#### Task objective
Repeat exactly the lines from the one containing "bpy.data.objects.remove(obj)" through the one containing "HINGE_RIVETS = (-0.045, -0.015, 0.015, 0.045, -0.135, 0.135)", both lines included, please, without any other lines.

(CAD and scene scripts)

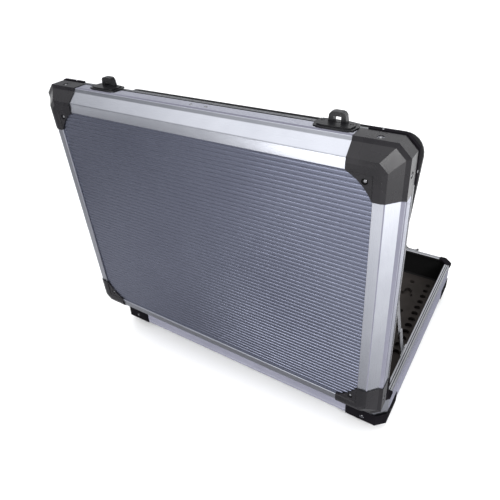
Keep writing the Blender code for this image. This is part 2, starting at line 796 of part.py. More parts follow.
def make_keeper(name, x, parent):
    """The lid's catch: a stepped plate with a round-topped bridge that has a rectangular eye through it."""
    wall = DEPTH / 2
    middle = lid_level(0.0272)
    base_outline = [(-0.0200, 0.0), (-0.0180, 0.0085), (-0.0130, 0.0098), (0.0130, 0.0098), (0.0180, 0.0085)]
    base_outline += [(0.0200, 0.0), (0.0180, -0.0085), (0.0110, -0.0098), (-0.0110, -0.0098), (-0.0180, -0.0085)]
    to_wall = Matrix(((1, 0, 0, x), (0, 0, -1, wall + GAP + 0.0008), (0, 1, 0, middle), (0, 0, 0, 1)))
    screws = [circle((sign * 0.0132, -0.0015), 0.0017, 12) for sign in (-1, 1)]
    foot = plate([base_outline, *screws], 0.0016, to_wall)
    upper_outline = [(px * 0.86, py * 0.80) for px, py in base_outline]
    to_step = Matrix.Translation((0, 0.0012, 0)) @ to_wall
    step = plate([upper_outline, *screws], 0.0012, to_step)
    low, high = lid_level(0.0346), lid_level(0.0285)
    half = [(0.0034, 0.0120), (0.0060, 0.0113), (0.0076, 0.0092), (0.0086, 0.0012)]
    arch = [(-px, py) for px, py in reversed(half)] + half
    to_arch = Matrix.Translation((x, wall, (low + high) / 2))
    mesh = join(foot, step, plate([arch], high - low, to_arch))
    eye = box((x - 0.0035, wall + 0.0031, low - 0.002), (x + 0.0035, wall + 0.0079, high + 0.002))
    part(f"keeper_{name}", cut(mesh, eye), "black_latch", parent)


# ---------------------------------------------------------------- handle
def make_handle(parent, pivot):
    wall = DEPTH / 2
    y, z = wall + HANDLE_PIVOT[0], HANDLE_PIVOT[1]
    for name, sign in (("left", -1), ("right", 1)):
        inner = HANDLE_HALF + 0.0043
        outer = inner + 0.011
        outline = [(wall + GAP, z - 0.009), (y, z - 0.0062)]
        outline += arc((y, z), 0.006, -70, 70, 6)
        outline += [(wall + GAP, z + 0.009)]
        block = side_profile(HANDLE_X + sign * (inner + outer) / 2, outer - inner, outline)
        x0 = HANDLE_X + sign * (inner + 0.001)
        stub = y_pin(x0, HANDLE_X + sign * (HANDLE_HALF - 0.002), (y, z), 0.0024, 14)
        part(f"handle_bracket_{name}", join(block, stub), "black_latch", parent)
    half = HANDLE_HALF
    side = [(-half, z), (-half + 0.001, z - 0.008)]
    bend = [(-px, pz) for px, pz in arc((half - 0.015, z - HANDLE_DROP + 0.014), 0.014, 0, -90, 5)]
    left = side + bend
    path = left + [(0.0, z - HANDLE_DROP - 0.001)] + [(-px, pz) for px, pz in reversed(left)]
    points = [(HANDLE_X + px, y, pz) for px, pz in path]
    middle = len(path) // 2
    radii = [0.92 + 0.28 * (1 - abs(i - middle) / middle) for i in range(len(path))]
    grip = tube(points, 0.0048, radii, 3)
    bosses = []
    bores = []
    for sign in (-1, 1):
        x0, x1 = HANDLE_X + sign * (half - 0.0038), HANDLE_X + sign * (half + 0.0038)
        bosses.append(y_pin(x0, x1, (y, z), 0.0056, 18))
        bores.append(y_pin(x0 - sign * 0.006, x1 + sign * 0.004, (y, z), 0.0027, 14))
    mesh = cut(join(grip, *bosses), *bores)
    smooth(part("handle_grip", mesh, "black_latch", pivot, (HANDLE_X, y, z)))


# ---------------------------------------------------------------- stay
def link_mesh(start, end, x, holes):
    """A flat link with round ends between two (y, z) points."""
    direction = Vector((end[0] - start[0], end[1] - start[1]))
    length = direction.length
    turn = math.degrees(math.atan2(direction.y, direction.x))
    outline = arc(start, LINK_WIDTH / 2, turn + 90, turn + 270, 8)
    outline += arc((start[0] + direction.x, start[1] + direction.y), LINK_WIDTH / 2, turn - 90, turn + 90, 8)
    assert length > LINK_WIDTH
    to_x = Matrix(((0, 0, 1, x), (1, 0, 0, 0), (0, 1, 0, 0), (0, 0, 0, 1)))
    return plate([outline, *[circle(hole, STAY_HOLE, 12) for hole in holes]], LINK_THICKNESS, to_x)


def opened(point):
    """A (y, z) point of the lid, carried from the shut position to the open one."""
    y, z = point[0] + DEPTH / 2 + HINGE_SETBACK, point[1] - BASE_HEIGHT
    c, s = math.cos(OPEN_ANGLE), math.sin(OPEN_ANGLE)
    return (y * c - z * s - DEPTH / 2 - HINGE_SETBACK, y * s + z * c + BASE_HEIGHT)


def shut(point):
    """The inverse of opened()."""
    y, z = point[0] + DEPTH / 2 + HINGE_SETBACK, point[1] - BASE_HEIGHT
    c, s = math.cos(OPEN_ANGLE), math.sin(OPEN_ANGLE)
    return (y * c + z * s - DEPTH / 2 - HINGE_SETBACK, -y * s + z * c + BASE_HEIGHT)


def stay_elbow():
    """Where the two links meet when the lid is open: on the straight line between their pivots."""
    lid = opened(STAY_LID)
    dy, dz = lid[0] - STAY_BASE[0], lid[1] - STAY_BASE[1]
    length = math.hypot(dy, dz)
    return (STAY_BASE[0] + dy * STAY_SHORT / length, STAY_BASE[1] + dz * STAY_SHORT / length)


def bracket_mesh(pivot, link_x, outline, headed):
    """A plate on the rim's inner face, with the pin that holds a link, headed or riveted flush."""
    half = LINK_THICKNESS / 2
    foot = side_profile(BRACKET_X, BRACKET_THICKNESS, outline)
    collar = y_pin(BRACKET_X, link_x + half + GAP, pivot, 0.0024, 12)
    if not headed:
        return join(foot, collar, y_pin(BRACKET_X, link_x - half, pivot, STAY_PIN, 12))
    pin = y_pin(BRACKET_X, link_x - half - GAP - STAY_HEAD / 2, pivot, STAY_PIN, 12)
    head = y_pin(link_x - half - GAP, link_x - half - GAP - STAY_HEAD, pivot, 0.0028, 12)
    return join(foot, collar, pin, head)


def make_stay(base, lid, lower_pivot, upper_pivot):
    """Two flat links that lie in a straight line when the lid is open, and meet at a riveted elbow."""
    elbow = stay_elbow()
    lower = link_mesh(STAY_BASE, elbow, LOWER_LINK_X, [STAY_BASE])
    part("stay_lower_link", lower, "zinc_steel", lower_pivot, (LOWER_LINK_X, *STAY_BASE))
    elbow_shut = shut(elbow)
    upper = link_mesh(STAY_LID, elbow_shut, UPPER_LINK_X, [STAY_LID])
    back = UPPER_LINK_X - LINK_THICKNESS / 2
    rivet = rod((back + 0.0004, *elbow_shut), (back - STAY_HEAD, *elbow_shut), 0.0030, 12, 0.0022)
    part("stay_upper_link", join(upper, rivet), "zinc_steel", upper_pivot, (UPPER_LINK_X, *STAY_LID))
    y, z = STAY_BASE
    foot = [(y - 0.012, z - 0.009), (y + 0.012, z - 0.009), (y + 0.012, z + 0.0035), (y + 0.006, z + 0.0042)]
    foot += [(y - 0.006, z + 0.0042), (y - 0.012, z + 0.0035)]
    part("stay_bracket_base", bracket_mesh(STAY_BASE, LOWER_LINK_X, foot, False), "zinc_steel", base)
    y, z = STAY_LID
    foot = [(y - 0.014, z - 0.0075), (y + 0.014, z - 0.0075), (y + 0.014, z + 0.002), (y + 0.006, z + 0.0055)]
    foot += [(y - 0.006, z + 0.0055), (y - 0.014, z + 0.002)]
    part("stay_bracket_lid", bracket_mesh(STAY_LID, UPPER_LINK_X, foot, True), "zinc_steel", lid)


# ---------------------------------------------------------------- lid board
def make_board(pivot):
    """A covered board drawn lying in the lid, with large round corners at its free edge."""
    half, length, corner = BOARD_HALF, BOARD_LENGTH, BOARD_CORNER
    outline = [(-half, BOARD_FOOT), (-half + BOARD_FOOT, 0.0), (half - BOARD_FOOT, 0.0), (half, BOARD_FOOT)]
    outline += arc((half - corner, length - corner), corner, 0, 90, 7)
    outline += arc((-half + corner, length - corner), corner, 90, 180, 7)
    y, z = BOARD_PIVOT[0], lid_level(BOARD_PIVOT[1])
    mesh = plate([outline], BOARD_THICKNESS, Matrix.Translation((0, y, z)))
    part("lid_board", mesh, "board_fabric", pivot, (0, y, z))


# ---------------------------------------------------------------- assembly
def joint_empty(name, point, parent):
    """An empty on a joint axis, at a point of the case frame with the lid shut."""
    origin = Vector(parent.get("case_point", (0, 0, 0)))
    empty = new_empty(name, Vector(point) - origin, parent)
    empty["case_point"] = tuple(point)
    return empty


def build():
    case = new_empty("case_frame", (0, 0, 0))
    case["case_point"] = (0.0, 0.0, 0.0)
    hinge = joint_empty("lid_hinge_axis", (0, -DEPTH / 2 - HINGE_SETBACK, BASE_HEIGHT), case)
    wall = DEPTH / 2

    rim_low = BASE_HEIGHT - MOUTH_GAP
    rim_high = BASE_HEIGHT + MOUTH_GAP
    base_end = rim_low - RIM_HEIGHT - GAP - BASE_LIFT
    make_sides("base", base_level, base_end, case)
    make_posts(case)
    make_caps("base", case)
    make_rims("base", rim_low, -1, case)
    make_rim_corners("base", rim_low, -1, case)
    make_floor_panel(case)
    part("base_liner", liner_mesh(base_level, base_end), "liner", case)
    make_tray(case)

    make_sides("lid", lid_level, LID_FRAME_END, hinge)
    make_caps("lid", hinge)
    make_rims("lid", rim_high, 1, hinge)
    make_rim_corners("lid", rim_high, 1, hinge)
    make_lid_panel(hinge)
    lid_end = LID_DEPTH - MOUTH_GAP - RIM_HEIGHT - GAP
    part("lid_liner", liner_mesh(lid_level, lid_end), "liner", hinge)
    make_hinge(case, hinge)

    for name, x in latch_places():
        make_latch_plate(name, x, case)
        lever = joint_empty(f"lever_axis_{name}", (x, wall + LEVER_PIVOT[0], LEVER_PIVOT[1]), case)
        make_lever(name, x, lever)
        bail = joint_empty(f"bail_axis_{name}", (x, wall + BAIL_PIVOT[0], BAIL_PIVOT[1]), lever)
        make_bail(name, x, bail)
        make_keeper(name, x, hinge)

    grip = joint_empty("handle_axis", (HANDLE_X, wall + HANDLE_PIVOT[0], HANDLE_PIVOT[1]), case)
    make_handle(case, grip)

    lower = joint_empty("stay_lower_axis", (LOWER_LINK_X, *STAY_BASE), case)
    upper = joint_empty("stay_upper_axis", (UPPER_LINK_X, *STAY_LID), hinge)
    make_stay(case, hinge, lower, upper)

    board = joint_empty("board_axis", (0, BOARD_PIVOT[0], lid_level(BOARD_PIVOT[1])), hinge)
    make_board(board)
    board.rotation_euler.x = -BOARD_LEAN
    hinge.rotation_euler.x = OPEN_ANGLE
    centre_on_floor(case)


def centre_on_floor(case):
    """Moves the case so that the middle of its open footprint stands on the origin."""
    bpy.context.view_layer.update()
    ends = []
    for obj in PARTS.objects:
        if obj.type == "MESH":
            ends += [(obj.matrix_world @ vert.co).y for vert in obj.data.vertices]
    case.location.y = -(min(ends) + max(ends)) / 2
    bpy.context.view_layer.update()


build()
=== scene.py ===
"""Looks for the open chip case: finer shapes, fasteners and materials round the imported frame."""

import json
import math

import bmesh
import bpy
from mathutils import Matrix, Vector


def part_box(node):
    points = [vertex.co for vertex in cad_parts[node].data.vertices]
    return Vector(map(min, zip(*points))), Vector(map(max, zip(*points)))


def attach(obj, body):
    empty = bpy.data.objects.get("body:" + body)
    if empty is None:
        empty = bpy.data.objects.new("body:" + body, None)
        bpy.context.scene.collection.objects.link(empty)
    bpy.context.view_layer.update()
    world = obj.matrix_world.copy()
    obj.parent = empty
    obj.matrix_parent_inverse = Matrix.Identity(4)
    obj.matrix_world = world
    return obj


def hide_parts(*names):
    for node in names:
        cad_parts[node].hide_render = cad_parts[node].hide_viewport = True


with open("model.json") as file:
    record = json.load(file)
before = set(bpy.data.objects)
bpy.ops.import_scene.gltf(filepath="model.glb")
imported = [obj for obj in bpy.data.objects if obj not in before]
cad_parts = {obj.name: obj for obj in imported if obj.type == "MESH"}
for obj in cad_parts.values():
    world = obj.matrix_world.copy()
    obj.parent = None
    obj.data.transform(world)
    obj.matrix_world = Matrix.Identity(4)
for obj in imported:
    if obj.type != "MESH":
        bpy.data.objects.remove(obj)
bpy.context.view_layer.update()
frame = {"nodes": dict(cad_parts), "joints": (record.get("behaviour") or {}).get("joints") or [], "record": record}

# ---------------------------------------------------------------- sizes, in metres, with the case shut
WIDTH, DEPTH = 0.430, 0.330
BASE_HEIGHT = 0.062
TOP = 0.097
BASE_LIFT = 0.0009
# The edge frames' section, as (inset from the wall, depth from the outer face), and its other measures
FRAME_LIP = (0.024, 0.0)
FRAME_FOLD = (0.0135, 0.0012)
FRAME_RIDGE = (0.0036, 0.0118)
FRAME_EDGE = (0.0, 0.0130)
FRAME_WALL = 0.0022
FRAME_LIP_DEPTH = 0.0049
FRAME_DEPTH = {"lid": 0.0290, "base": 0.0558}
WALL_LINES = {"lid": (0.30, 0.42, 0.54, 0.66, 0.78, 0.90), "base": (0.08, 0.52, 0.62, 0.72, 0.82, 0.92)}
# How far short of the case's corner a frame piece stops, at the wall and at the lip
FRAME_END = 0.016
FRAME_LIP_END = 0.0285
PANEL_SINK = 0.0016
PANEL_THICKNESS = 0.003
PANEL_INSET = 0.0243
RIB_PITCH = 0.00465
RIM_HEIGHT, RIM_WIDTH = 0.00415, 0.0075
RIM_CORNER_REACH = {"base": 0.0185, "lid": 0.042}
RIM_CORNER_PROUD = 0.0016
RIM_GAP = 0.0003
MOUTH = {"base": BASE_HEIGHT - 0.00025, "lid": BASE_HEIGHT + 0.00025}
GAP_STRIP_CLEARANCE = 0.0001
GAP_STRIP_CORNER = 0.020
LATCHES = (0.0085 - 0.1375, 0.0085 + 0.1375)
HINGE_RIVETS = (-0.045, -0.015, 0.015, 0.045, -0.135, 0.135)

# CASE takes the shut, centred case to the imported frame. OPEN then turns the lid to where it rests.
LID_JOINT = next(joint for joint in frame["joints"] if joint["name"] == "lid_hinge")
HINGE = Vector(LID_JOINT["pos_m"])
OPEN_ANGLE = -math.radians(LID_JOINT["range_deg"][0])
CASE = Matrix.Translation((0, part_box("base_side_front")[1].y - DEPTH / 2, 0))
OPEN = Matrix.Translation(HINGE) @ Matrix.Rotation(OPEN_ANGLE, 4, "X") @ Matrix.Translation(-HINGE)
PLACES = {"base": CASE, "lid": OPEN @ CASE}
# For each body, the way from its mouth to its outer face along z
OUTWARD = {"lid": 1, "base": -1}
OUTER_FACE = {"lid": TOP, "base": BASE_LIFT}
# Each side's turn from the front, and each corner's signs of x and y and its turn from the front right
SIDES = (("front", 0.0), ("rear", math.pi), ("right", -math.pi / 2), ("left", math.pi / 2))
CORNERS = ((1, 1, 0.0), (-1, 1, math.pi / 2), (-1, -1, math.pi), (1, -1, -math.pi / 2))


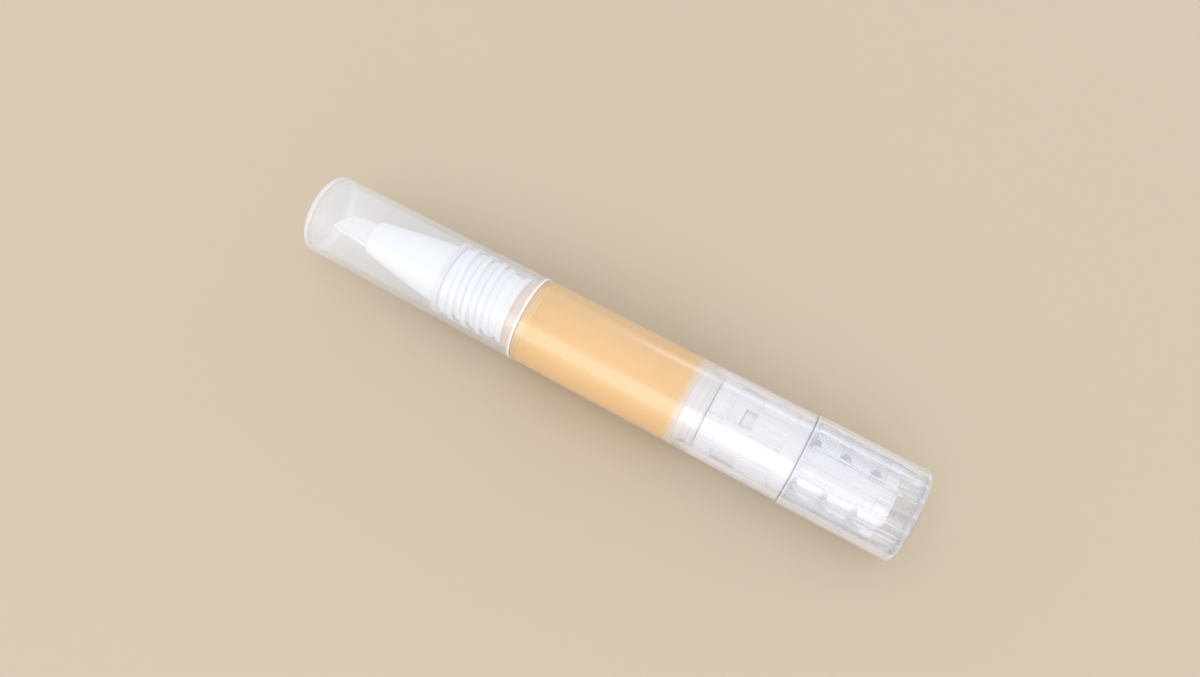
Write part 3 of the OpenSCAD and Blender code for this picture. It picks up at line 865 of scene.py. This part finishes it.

#### The reply
        bpy.data.objects.remove(obj)
bpy.context.view_layer.update()
frame = {"nodes": dict(cad_parts), "joints": (record.get("behaviour") or {}).get("joints") or [], "record": record}

# ---------------------------------------------------------------- sizes, in metres, with the case shut
WIDTH, DEPTH = 0.430, 0.330
BASE_HEIGHT = 0.062
TOP = 0.097
BASE_LIFT = 0.0009
# The edge frames' section, as (inset from the wall, depth from the outer face), and its other measures
FRAME_LIP = (0.024, 0.0)
FRAME_FOLD = (0.0135, 0.0012)
FRAME_RIDGE = (0.0036, 0.0118)
FRAME_EDGE = (0.0, 0.0130)
FRAME_WALL = 0.0022
FRAME_LIP_DEPTH = 0.0049
FRAME_DEPTH = {"lid": 0.0290, "base": 0.0558}
WALL_LINES = {"lid": (0.30, 0.42, 0.54, 0.66, 0.78, 0.90), "base": (0.08, 0.52, 0.62, 0.72, 0.82, 0.92)}
# How far short of the case's corner a frame piece stops, at the wall and at the lip
FRAME_END = 0.016
FRAME_LIP_END = 0.0285
PANEL_SINK = 0.0016
PANEL_THICKNESS = 0.003
PANEL_INSET = 0.0243
RIB_PITCH = 0.00465
RIM_HEIGHT, RIM_WIDTH = 0.00415, 0.0075
RIM_CORNER_REACH = {"base": 0.0185, "lid": 0.042}
RIM_CORNER_PROUD = 0.0016
RIM_GAP = 0.0003
MOUTH = {"base": BASE_HEIGHT - 0.00025, "lid": BASE_HEIGHT + 0.00025}
GAP_STRIP_CLEARANCE = 0.0001
GAP_STRIP_CORNER = 0.020
LATCHES = (0.0085 - 0.1375, 0.0085 + 0.1375)
HINGE_RIVETS = (-0.045, -0.015, 0.015, 0.045, -0.135, 0.135)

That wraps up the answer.